Say what? What does that mean? So….we tried. And while it didn’t come out too bad, really you can try just about any way of arranging the apples you’d like. There’s no right or wrong way, I believe, to arrange them for this dessert.
For example, take our method, which quickly became: forget about stacking these mofos in anything resembling an artistic fashion. Just get the heck on in their, apples! Cuz, like, it’s time to cook you. And you’re not stacking anymore, so…yeah.
Guess what you get to do now? Cook these things! The recipe says to cook them on the stove top for a bit and to not “disturb” them. I asked sis blogging partner, how would you even begin to disturb these anyway? If you did they’d all end up on the stovetop. I know, I know, snark snark. The point is, just let them simmer. Do not worry when the bubblies bubble forthtastically. The apples are doing their thing and that thing is good.
Then you put them in the oven and they come out (like pictured above) all at peace with their lot in life. Because they are hot and maybe just a little subdued from said heat. But don’t worry, you’ll like the results of what’s been doing on the bottom of that pan.
By the way, I’m sure you’ve noticed that our pan is not cast iron, as the original recipe calls for. I didn’t have one in the right size. My regular nonstick, oven-safe saute pan worked great.
Now your apples can has a blankie! Lay that puff pastry round you cut earlier, which has been chillin’ like the most in the fridge, right over the apples.
Bake it till the apple blankie looks like this! The true test of your cooking skills is about to commence after this cools a little.
Can you flip this thing out of the pan and onto your serving platter successfully? Drum roll please….
Tada! Sis blogging partner totally did it! You can do it. You will do it.
At first the recipe seemed a little plain jane to us. We were going to add a little cinnamon, maybe some apple brandy to kick things up a little. Honestly, though, I’m glad we didn’t.

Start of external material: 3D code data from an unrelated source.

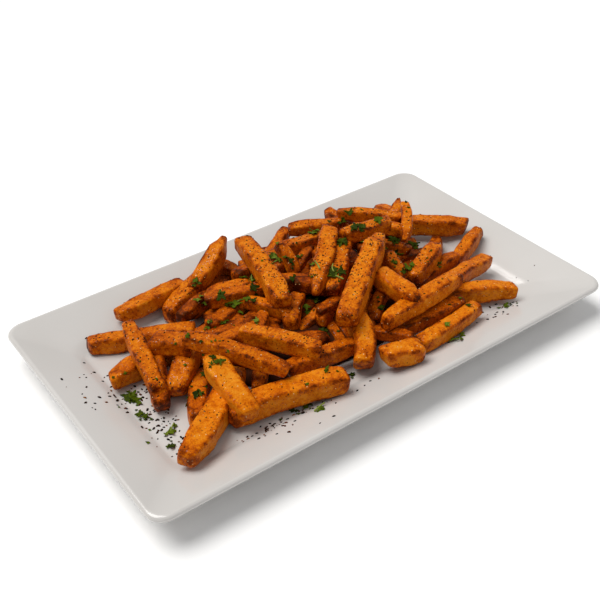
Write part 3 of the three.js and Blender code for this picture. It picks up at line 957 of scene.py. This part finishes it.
# x, y, the height that it lies below, half the width of each leaf, and how pale it is from 0 to 1
leaves = [
    (76, 13, 33, 3.8, 0.2), (49, 13, 52, 3.6, 0.45), (-44, 28, 27, 3.6, 0.3), (-50, 17, 23, 3.6, 0.3),
    (-40, 24, 29, 3.2, 0.35), (-37, 22, 29, 3.6, 0.35), (-33, 18, 33, 3.2, 0.25), (-49, 40, 25, 3.4, 0.5),
    (-26, 21, 33, 3.4, 0.2), (-17, 35, 28, 2.6, 0.7), (-22, 38, 32, 2.0, 0.4), (-59, 19, 27, 2.4, 0.45),
    (-45, 55, 32, 2.4, 0.35), (3, 43, 34, 3.6, 0.5), (4, 37, 35, 3.4, 0.5), (16, 34, 34, 2.2, 0.3),
    (6, 28, 38, 2.6, 0.05), (-3, 12, 36, 3.6, 0.05), (35, 43, 39, 3.8, 0.5), (60, 32, 24, 3.6, 0.25),
    (61, 29, 29, 3.4, 0.3), (61, 47, 36, 3.0, 0.45), (34, 14, 48, 3.6, 0.2), (13, -6, 43, 3.8, 0.3),
    (18, -7, 44, 3.4, 0.2), (4, 1, 23, 3.4, 0.6), (1, 3, 24, 3.2, 0.4), (-5, -7, 27, 3.4, 0.45),
    (75, 4, 26, 3.6, 0.3), (91, 11, 22, 3.4, 0.3), (58, -21, 36, 3.6, 0.5), (53, -14, 39, 1.8, 0.4),
    (81, -21, 36, 2.2, 0.3), (68, -56, 28, 3.4, 0.4), (27, -33, 30, 2.6, 0.05), (-94, -25, 22, 3.2, 0.1),
    (62, 13, 52, 3.4, 0.4), (44, 13, 52, 3.4, 0.25), (67, 46, 38, 3.0, 0.35), (74, 6, 30, 3.2, 0.15),
    (80, 18, 29, 3.2, 0.15), (-82, -14, 43, 2.0, 0.1), (-86, -7, 46, 1.8, 0.3), (-31, -57, 28, 1.6, 0.4),
    (-11, -54, 12, 2.0, 0.1), (-78, -26, 38, 3.0, 0.2), (-40, -4, 33, 2.8, 0.7), (-8, -22, 21, 2.6, 0.0),
    (-117, 2, 12, 3.6, 0.3), (-120, 5, 12, 3.4, 0.3), (-117, 6, 12, 3.0, 0.35), (-120, -10, 12, 3.0, 0.3),
    (-119, -14, 12, 2.0, 0.3), (-114, -32, 12, 3.2, 0.5), (-119, -42, 12, 2.4, 0.3), (51, -70, 16, 3.4, 0.5),
    (-44, -69, 16, 2.8, 0.4), (-54, -57, 11, 2.0, 0.3), (-47, -60, 11, 2.2, 0.3), (101, -62, 14, 2.6, 0.2),
]
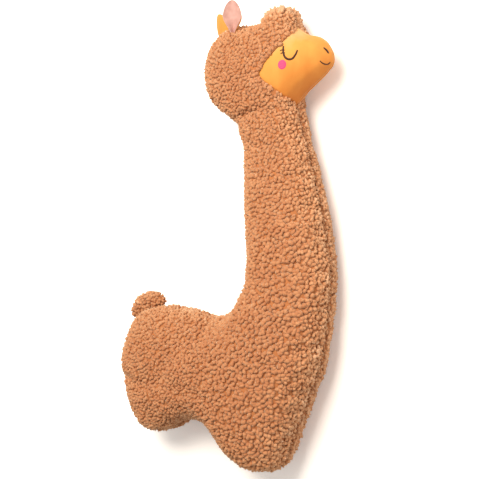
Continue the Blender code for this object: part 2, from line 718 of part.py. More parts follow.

While I do think a quarter cup of sugar was just right, the original recipe is pretty spot on.
If you’re already an American apple pie lover, I’m betting you’ll love this French version, too. The apples cooked down perfectly – fork tender and just the right amount of sweetness, neither too much or too little. Their golden hue is so pretty. The puff pastry lends the right amount of savory to the dessert, being substantial enough to house the apples without trying to take away from their star quality in the dish.
I wouldn’t hesitate to serve this as an alternative at Thanksgiving, Christmas or any other Fall or Winter event. Heck, any time of year I could get the apples, which is pretty much year round now. Bon appétit!
slightly adapted from Gourmet, March 2001 by Shelley Wiseman
Prep Time: 20 minutes Cook time: 1 hour 10 minutes Level: Easy Serves: 8
- 1 frozen puff pastry sheet (from a 17 1/4-oz package), thawed
- 1/2 stick (1/4 cup) unsalted butter, softened
- 1/4 cup sugar
- 7 to 9 Gala apples (3 to 4 lb), peeled, quartered lengthwise, and cored
I debated a bit on whether to classify this recipe as easy or more intermediate in terms of difficulty. Honestly, the only part that might be difficult for some is how to arrange the apples. Considering we ended up just shoving them in….I say easy.
Once again, if you don’t have a cast iron skillet, but you do have an oven-safe saute pan or skillet? Just use the latter instead. My saute pan has two inch sides, and this seemed to help house all those apple slices quite nicely.
When you slice into this thing, the apples may want to topple a little and slide apart. That’s OK. Just put those onto whatever plate they were meant for.
This tasted so good that I even enjoyed it cold the next day. For breakfast. As a between meals snack. An actual dessert again later. You get the idea. It heats up pretty well in the microwave. It’s damn near perfection.